Pour un homme sensible, ce qu’il y a de pis au monde, c’est d’avoir à se conduire lui-même, c’est de n’avoir pas un état qui règle ses actions et trace d’avance sa carrière, c’est de n’avoir pas une famille qui lui serve d’appui et de barrière contre ses fantaisies, ou, à défaut de famille, un guide éclairé et ferme. Les hommes sensibles ressemblent aux femmes par beaucoup de traits, mais par celui-ci surtout : ils ne font pas eux-mêmes leur destinée ; il faut qu’ils la reçoivent toute faite des mains de leur famille ou des mains d’un bon directeur, sinon ils la reçoivent du hasard ou des passions. Rousseau, malheureusement, quitta dès sa première jeunesse sa patrie, sa famille, son état, tout ce qui pouvait le guider et le soutenir. Au lieu de ces appuis salutaires, il eut pour guide et pour directeur Mme  de Warens. Ainsi dans son enfance les romans, et dans sa jeunesse la femme philosophe, c’est-à-dire la femme qui n’a plus les vertus de son sexe et qui ne peut pas avoir les qualités du nôtre, partout la fausse moralité au lieu de la vraie, voilà ce que Jean-Jacques Rousseau rencontra à son entrée dans la vie. Il regrette éloquemment de n’avoir pas conservé l’état que voulait lui donner son père et de n’avoir pas été graveur ; mais il ne regrette nulle part d’avoir aimé Mme  de Warens. L’histoire même de sa vie témoigne, à défaut de ses regrets, contre Mme  de Warens, car c’est dès ce moment que commença pour Jean-Jacques cette vie d’exception qu’il a toujours menée, et que l’éclat de sa gloire n’a fait que rendre plus singulière, sans la rendre jamais plus douce et plus honorable.
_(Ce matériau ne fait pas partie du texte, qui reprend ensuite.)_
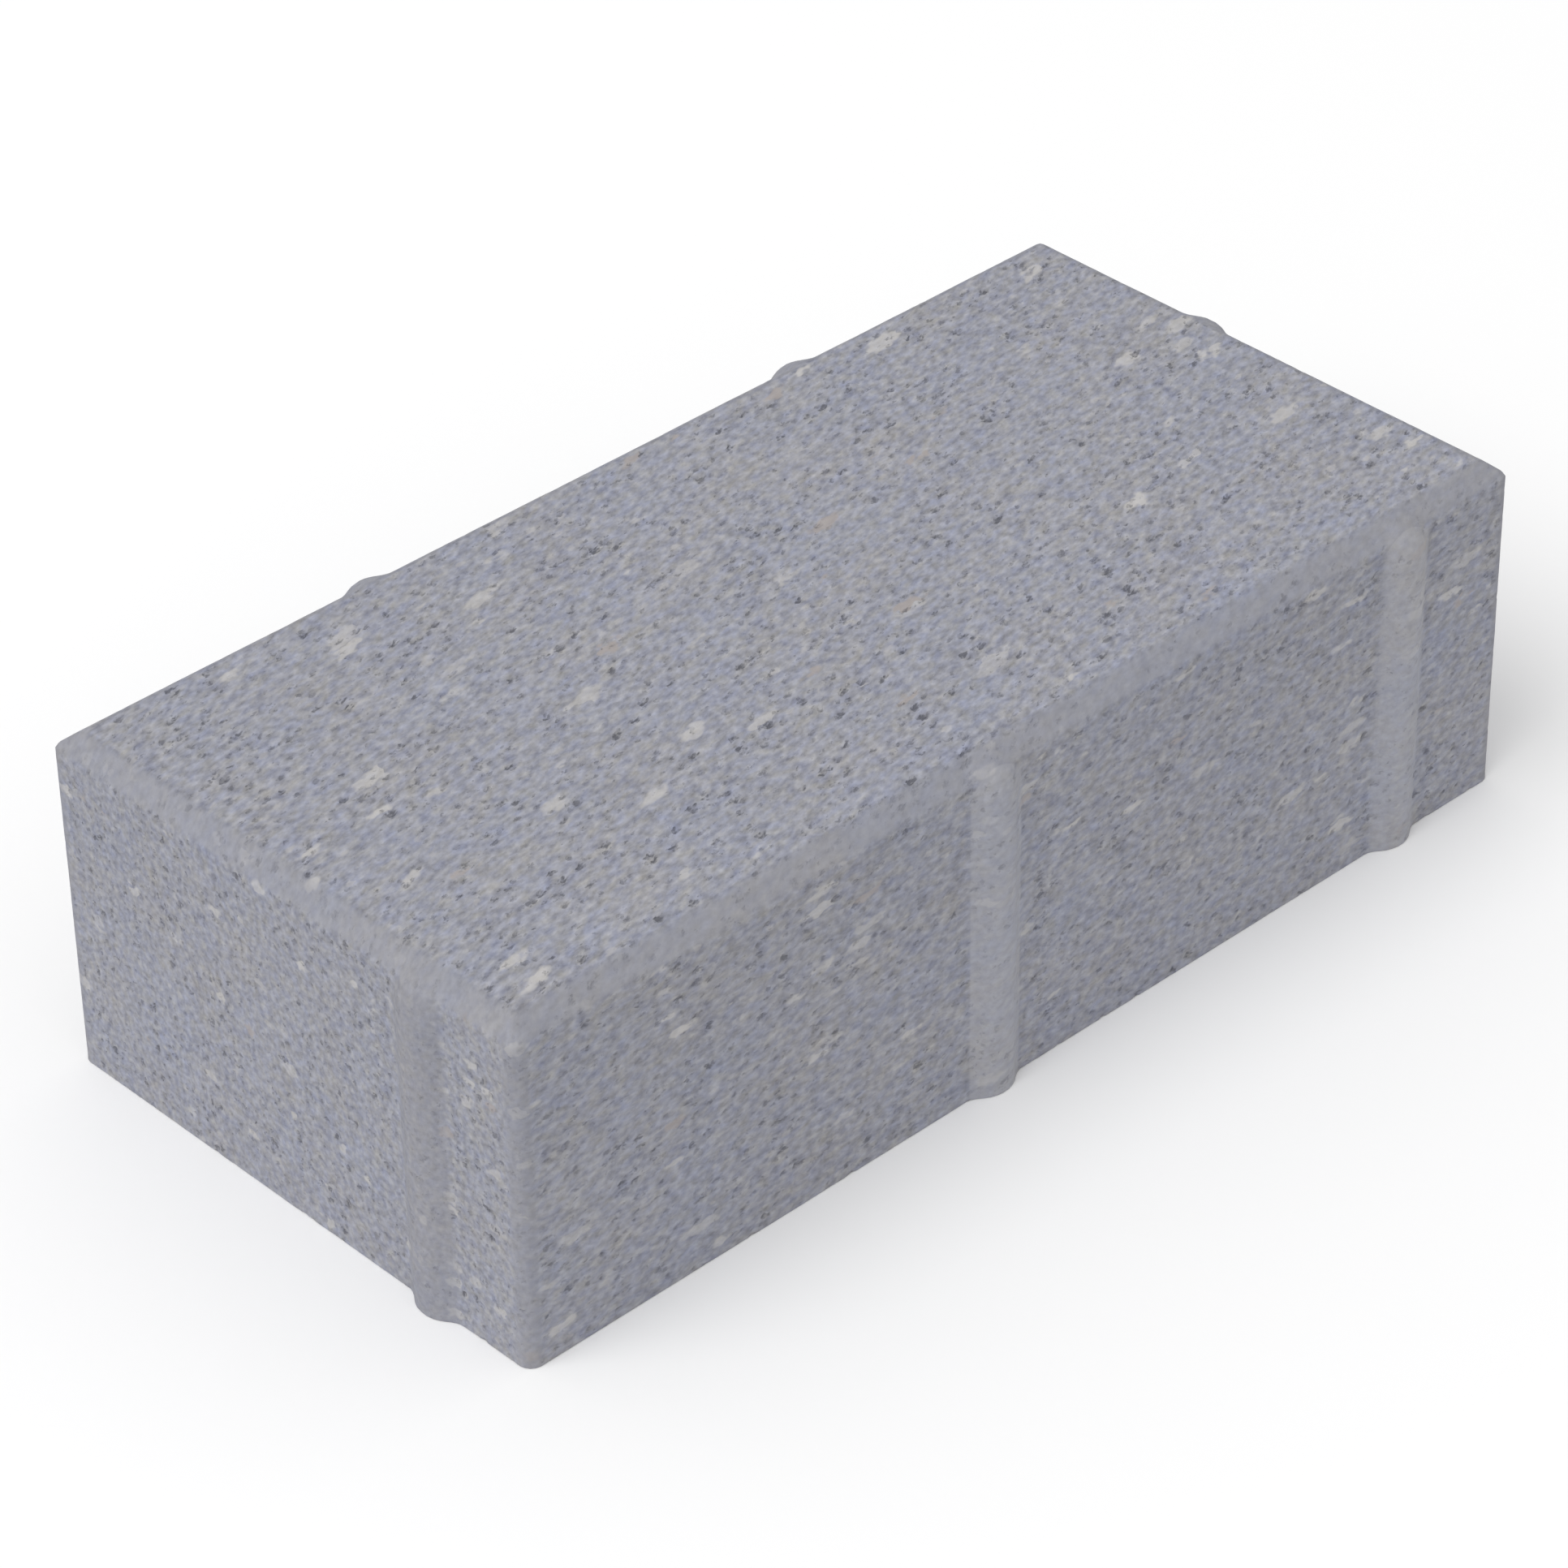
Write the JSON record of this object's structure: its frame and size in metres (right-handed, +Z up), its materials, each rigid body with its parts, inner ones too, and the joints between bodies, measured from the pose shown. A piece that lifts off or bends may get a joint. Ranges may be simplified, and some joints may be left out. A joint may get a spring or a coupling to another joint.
{
  "type": "concrete paving stone",
  "caption": "Rectangular pressed concrete paving stone with a bevelled wearing face, rounded upright corners and upright spacer nibs with domed tops on its sides.",
  "frame": {"origin": "centre of the bedding face, on the surface that the stone lies on", "axes": "+X along the stone, +Y across it, +Z up out of the wearing face"},
  "size_m": [0.2022, 0.1022, 0.0575],
  "materials": {
    "concrete": "pressed grey concrete, open sandy face with pits and a few pale pebbles"
  },
  "bodies": {
    "root": {"paving_stone": "concrete"}
  },
  "joints": []
}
La femme est encore plus faite que l’homme pour vivre sous le joug de la règle. Il faut seulement que le poids de la règle lui soit allégé par l’affection. Elle ne peut pas vivre seule ; elle est faite pour la famille ; elle en est le centre, sinon le principe ; elle en est le cœur, sinon la tête. Quand elle est hors de ce milieu grave et doux, elle se consume par le chagrin et par l’aigreur, ou elle s’altère par la corruption.

  1. Confessions, livre Ier.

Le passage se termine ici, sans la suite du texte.